The Quran explicitly links belief in angels to the definition of comprehensive faith: 'The Messenger has believed in what was revealed to him from his Lord, and so have the believers. All of them have believed in Allah and His angels and His books and His messengers' (Al-Baqarah: 285). Denying the existence of angels, or denying specific doctrines about them that are established by clear textual proof, represents a deficiency in or denial of this pillar of faith.
What does belief in angels practically require? Al-Ashqar identifies several dimensions: affirming their existence as real, created beings (not symbolic or metaphorical figures); affirming their specific characteristics as described in revelation (created from light, possessing wings, sinless by nature); affirming their specific roles as described (carrying the Throne, delivering revelation, recording deeds, managing natural phenomena, being present at death and in the grave); and affirming what is known of specific named angels without elaborating beyond what revelation has established.
Belief in angels also has a profound devotional implication: it reminds the believer that they are never alone. Every act of worship is performed in the presence of noble witnesses. Every moment of struggle is known to beings of light who pray for the believer's forgiveness. Every circle of knowledge is attended by divine visitors. This awareness, consistently maintained, transforms the quality of worship from a private mechanical act to a participation in the cosmic worship that permeates the universe.

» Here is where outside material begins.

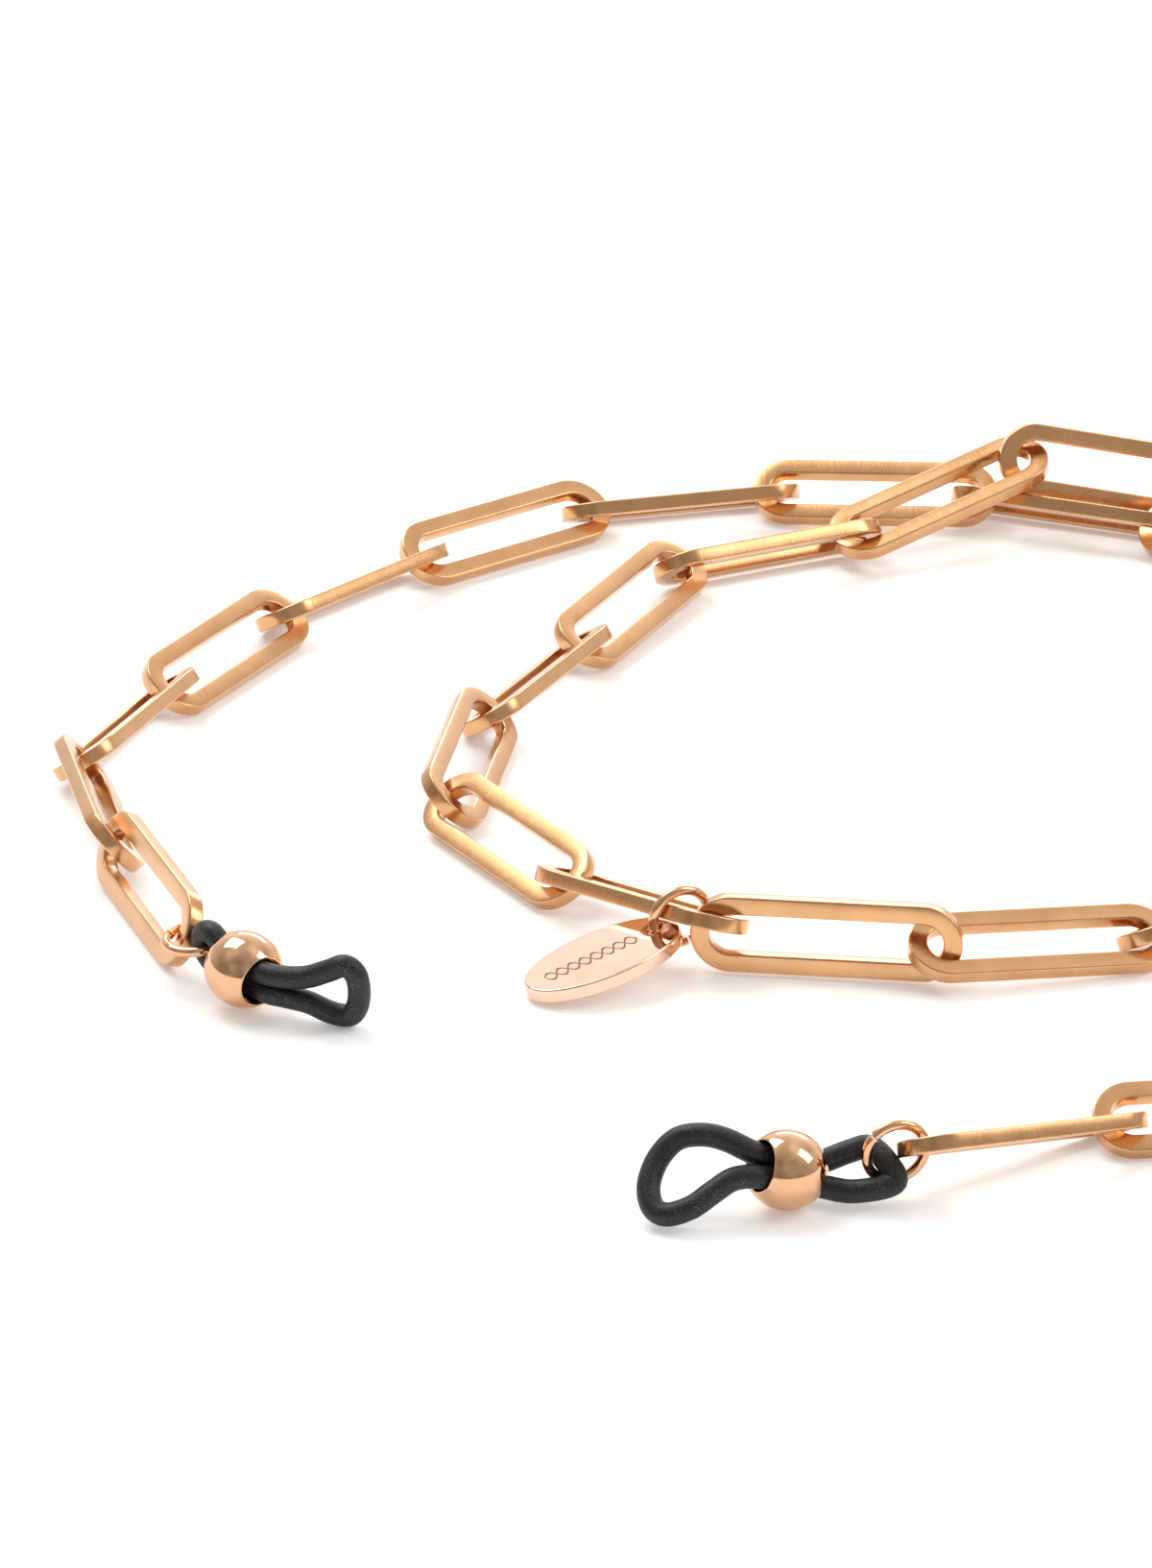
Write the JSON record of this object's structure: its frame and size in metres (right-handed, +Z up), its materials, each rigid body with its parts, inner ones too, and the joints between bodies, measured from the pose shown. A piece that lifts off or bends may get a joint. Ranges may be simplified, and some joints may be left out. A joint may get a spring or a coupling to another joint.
{
  "type": "eyeglasses chain strap",
  "caption": "Eyeglasses chain strap: flat oval paperclip links, a rubber temple loop with a sliding bead at each end, and an oval tag on a jump ring.",
  "frame": {"origin": "middle of the footprint of the laid-out strap, on the plane it rests on", "axes": "+Z up; +X to the right and +Y away from a viewer who stands where both temple loops are nearest"},
  "size_m": [0.1565, 0.1411, 0.0097],
  "materials": {
    "brushed_rose_gold": "rose gold plating with fine cross-wise brush lines",
    "polished_rose_gold": "mirror polished rose gold plating",
    "black_rubber": "matte with a light dust"
  },
  "bodies": {
    "link_01": {"link_01": "brushed_rose_gold"},
    "link_02": {"link_02": "brushed_rose_gold"},
    "link_03": {"link_03": "brushed_rose_gold"},
    "link_04": {"link_04": "brushed_rose_gold"},
    "link_05": {"link_05": "brushed_rose_gold"},
    "link_06": {"link_06": "brushed_rose_gold"},
    "link_07": {"link_07": "brushed_rose_gold"},
    "link_08": {"link_08": "brushed_rose_gold"},
    "link_09": {"link_09": "brushed_rose_gold"},
    "link_10": {"link_10": "brushed_rose_gold"},
    "link_11": {"link_11": "brushed_rose_gold"},
    "link_12": {"link_12": "brushed_rose_gold"},
    "link_13": {"link_13": "brushed_rose_gold"},
    "link_14": {"link_14": "brushed_rose_gold"},
    "link_15": {"link_15": "brushed_rose_gold"},
    "link_16": {"link_16": "brushed_rose_gold"},
    "link_17": {"link_17": "brushed_rose_gold"},
    "link_18": {"link_18": "brushed_rose_gold"},
    "link_19": {"link_19": "brushed_rose_gold"},
    "link_20": {"link_20": "brushed_rose_gold"},
    "link_21": {"link_21": "brushed_rose_gold"},
    "link_22": {"link_22": "brushed_rose_gold"},
    "link_23": {"link_23": "brushed_rose_gold"},
    "link_24": {"link_24": "brushed_rose_gold"},
    "link_25": {"link_25": "brushed_rose_gold"},
    "link_26": {"link_26": "brushed_rose_gold"},
    "link_27": {"link_27": "brushed_rose_gold"},
    "link_28": {"link_28": "brushed_rose_gold"},
    "link_29": {"link_29": "brushed_rose_gold"},
    "link_30": {"link_30": "brushed_rose_gold"},
    "link_31": {"link_31": "brushed_rose_gold"},
    "link_32": {"link_32": "brushed_rose_gold"},
    "link_33": {"link_33": "brushed_rose_gold"},
    "link_34": {"link_34": "brushed_rose_gold"},
    "link_35": {"link_35": "brushed_rose_gold"},
    "link_36": {"link_36": "brushed_rose_gold"},
    "link_37": {"link_37": "brushed_rose_gold"},
    "left_rubber_loop": {"left_rubber_loop": "black_rubber"},
    "left_slide_bead": {"left_slide_bead": "polished_rose_gold"},
    "left_end_ring": {"left_end_ring": "polished_rose_gold"},
    "right_rubber_loop": {"right_rubber_loop": "black_rubber"},
    "right_slide_bead": {"right_slide_bead": "polished_rose_gold"},
    "right_end_ring": {"right_end_ring": "polished_rose_gold"},
    "tag_ring": {"tag_ring": "polished_rose_gold"},
    "tag": {"tag": "polished_rose_gold"}
  },
  "joints": [
    {"name": "link_17_swing", "type": "hinge", "parent": "link_18", "child": "link_17", "pos_m": [-0.02418, -0.02595, 0.00399], "axis": [-0.4375, -0.8992, 0], "range_deg": [0, 5]},
    {"name": "link_16_swing", "type": "hinge", "parent": "link_17", "child": "link_16", "pos_m": [-0.00698, -0.02787, 0.00328], "axis": [-0.0522, 0.9986, 0], "range_deg": [0, 5]},
    {"name": "link_15_swing", "type": "hinge", "parent": "link_16", "child": "link_15", "pos_m": [0.0098, -0.02401, 0.0021], "axis": [-0.4067, 0.9135, 0], "range_deg": [0, 5]},
    {"name": "link_14_swing", "type": "hinge", "parent": "link_15", "child": "link_14", "pos_m": [0.02392, -0.01401, 0.0032], "axis": [-0.6757, 0.7372, 0], "range_deg": [0, 5]},
    {"name": "link_13_swing", "type": "hinge", "parent": "link_14", "child": "link_13", "pos_m": [0.03515, -0.00076, 0.00292], "axis": [-0.8746, 0.4849, 0], "range_deg": [0, 5]},
    {"name": "link_12_swing", "type": "hinge", "parent": "link_13", "child": "link_12", "pos_m": [0.04058, 0.01588, 0.00212], "axis": [-0.9962, 0.0871, 0], "range_deg": [0, 5]},
    {"name": "link_11_swing", "type": "hinge", "parent": "link_12", "child": "link_11", "pos_m": [0.03809, 0.03326, 0.00224], "axis": [-0.9483, -0.3173, 0], "range_deg": [0, 5]},
    {"name": "link_10_swing", "type": "hinge", "parent": "link_11", "child": "link_10", "pos_m": [0.02958, 0.04859, 0.00228], "axis": [-0.7771, -0.6293, 0], "range_deg": [0, 5]},
    {"name": "link_09_swing", "type": "hinge", "parent": "link_10", "child": "link_09", "pos_m": [0.01631, 0.06012, 0.00228], "axis": [-0.515, -0.8572, 0], "range_deg": [0, 5]},
    {"name": "link_08_swing", "type": "hinge", "parent": "link_09", "child": "link_08", "pos_m": [-0.0001, 0.06637, 0.00242], "axis": [0, 0, 1], "range_deg": [-12, 12]},
    {"name": "link_07_swing", "type": "hinge", "parent": "link_08", "child": "link_07", "pos_m": [-0.01753, 0.06794, 0.00214], "axis": [0, 0, -1], "range_deg": [-12, 12]},
    {"name": "link_06_swing", "type": "hinge", "parent": "link_07", "child": "link_06", "pos_m": [-0.03451, 0.06375, 0.00218], "axis": [0, 0, -1], "range_deg": [-12, 12]},
    {"name": "link_05_swing", "type": "hinge", "parent": "link_06", "child": "link_05", "pos_m": [-0.04845, 0.05306, 0.00225], "axis": [0, 0, 1], "range_deg": [-12, 12]},
    {"name": "link_04_swing", "type": "hinge", "parent": "link_05", "child": "link_04", "pos_m": [-0.06049, 0.04019, 0.0022], "axis": [0, 0, 1], "range_deg": [-12, 8]},
    {"name": "link_03_swing", "type": "hinge", "parent": "link_04", "child": "link_03", "pos_m": [-0.06925, 0.0249, 0.00224], "axis": [0, 0, -1], "range_deg": [-12, 12]},
    {"name": "link_02_swing", "type": "hinge", "parent": "link_03", "child": "link_02", "pos_m": [-0.07612, 0.00859, 0.0029], "axis": [0, 0, -1], "range_deg": [-12, 12]},
    {"name": "link_01_swing", "type": "hinge", "parent": "link_02", "child": "link_01", "pos_m": [-0.0722, -0.00863, 0.00318], "axis": [0, 0, 1], "range_deg": [-12, 12]},
    {"name": "link_19_swing", "type": "hinge", "parent": "link_18", "child": "link_19", "pos_m": [-0.03618, -0.01354, 0.0024], "axis": [0.7828, 0.6223, 0], "range_deg": [0, 5]},
    {"name": "link_20_swing", "type": "hinge", "parent": "link_19", "child": "link_20", "pos_m": [-0.04571, 0.00123, 0.00248], "axis": [0.9799, 0.1994, 0], "range_deg": [0, 5]},
    {"name": "link_21_swing", "type": "hinge", "parent": "link_20", "child": "link_21", "pos_m": [-0.04272, 0.01871, 0.00241], "axis": [0.9511, -0.309, 0], "range_deg": [0, 5]},
    {"name": "link_22_swing", "type": "hinge", "parent": "link_21", "child": "link_22", "pos_m": [-0.03458, 0.03429, 0.00221], "axis": [0.887, -0.4618, 0], "range_deg": [0, 5]},
    {"name": "link_23_swing", "type": "hinge", "parent": "link_22", "child": "link_23", "pos_m": [-0.0267, 0.04995, 0.00275], "axis": [0.6883, -0.7254, 0], "range_deg": [0, 5]},
    {"name": "link_24_swing", "type": "hinge", "parent": "link_23", "child": "link_24", "pos_m": [-0.01078, 0.05689, 0.00247], "axis": [0.4459, -0.8951, 0], "range_deg": [0, 5]},
    {"name": "link_25_swing", "type": "hinge", "parent": "link_24", "child": "link_25", "pos_m": [0.0039, 0.06502, 0.00694], "axis": [0, 0, -1], "range_deg": [-12, 6]},
    {"name": "link_26_swing", "type": "hinge", "parent": "link_25", "child": "link_26", "pos_m": [0.02085, 0.06676, 0.00272], "axis": [0, 0, 1], "range_deg": [-12, 12]},
    {"name": "link_27_swing", "type": "hinge", "parent": "link_26", "child": "link_27", "pos_m": [0.03799, 0.06311, 0.00222], "axis": [0, 0, 1], "range_deg": [-12, 12]},
    {"name": "link_28_swing", "type": "hinge", "parent": "link_27", "child": "link_28", "pos_m": [0.05319, 0.05432, 0.00224], "axis": [0, 0, -1], "range_deg": [-12, 12]},
    {"name": "link_29_swing", "type": "hinge", "parent": "link_28", "child": "link_29", "pos_m": [0.06517, 0.04148, 0.00224], "axis": [0, 0, -1], "range_deg": [-12, 12]},
    {"name": "link_30_swing", "type": "hinge", "parent": "link_29", "child": "link_30", "pos_m": [0.07286, 0.0257, 0.00224], "axis": [0, 0, 1], "range_deg": [-12, 12]},
    {"name": "link_31_swing", "type": "hinge", "parent": "link_30", "child": "link_31", "pos_m": [0.07561, 0.00837, 0.00224], "axis": [0, 0, 1], "range_deg": [-12, 12]},
    {"name": "link_32_swing", "type": "hinge", "parent": "link_31", "child": "link_32", "pos_m": [0.07316, -0.00902, 0.00224], "axis": [0, 0, -1], "range_deg": [-12, 12]},
    {"name": "link_33_swing", "type": "hinge", "parent": "link_32", "child": "link_33", "pos_m": [0.06574, -0.02492, 0.00224], "axis": [0, 0, -1], "range_deg": [-12, 12]},
    {"name": "link_34_swing", "type": "hinge", "parent": "link_33", "child": "link_34", "pos_m": [0.05422, -0.03815, 0.00224], "axis": [0, 0, 1], "range_deg": [-12, 12]},
    {"name": "link_35_swing", "type": "hinge", "parent": "link_34", "child": "link_35", "pos_m": [0.03967, -0.04794, 0.00224], "axis": [0, 0, 1], "range_deg": [-12, 12]},
    {"name": "link_36_swing", "type": "hinge", "parent": "link_35", "child": "link_36", "pos_m": [0.02325, -0.05425, 0.0022], "axis": [0, 0, -1], "range_deg": [-12, 12]},
    {"name": "link_37_swing", "type": "hinge", "parent": "link_36", "child": "link_37", "pos_m": [0.00576, -0.056, 0.00195], "axis": [0, 0, -1], "range_deg": [-12, 12]},
    {"name": "left_end_ring_swing", "type": "hinge", "parent": "link_01", "child": "left_end_ring", "pos_m": [-0.06571, -0.02622, 0.00314], "axis": [0, 0, 1], "range_deg": [-30, 30]},
    {"name": "left_rubber_loop_swing", "type": "hinge", "parent": "left_end_ring", "child": "left_rubber_loop", "pos_m": [-0.06444, -0.02767, 0.00367], "axis": [0, 0, 1], "range_deg": [-30, 30]},
    {"name": "left_slide_bead_slide", "type": "slide", "parent": "left_rubber_loop", "child": "left_slide_bead", "axis": [0.6269, -0.7742, -0.0872], "range_m": [-0.0001, 0.0006]},
    {"name": "right_end_ring_swing", "type": "hinge", "parent": "link_37", "child": "right_end_ring", "pos_m": [-0.01019, -0.0655, 0.00452], "axis": [0.4957, -0.7237, 0.4801], "range_deg": [-15, 3]},
    {"name": "right_rubber_loop_swing", "type": "hinge", "parent": "right_end_ring", "child": "right_rubber_loop", "pos_m": [-0.01208, -0.06551, 0.00354], "axis": [0.128, -0.7782, -0.6148], "range_deg": [-15, 12]},
    {"name": "right_slide_bead_slide", "type": "slide", "parent": "right_rubber_loop", "child": "right_slide_bead", "axis": [-0.9912, -0.1217, -0.0523], "range_m": [-0.0006, 0.0006]},
    {"name": "tag_ring_swing", "type": "hinge", "parent": "link_18", "child": "tag_ring", "pos_m": [-0.02757, -0.02508, 0.00495], "axis": [-0.7032, 0.7032, -0.1045], "range_deg": [-15, 15]},
    {"name": "tag_swing", "type": "hinge", "parent": "tag_ring", "child": "tag", "pos_m": [-0.0276, -0.02454, 0.00325], "axis": [-0.4978, 0.8655, -0.0548], "range_deg": [-12, 9]}
  ]
}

Al-Ashqar concludes his treatment of this pillar by noting the practical fruits of correct belief in angels: an increased sense of reverence and modesty before Allah's observers, a greater motivation for righteous speech and action, a deeper appreciation of the magnitude of divine revelation (which was carried to earth by the greatest of angels), and a more vivid expectation of the angelic presence at death — either as the ambassadors of mercy or as the enforcers of the decree. Belief in angels is thus not a metaphysical abstract but a living doctrine that, when genuinely held, shapes the believer's daily consciousness and long-term spiritual orientation.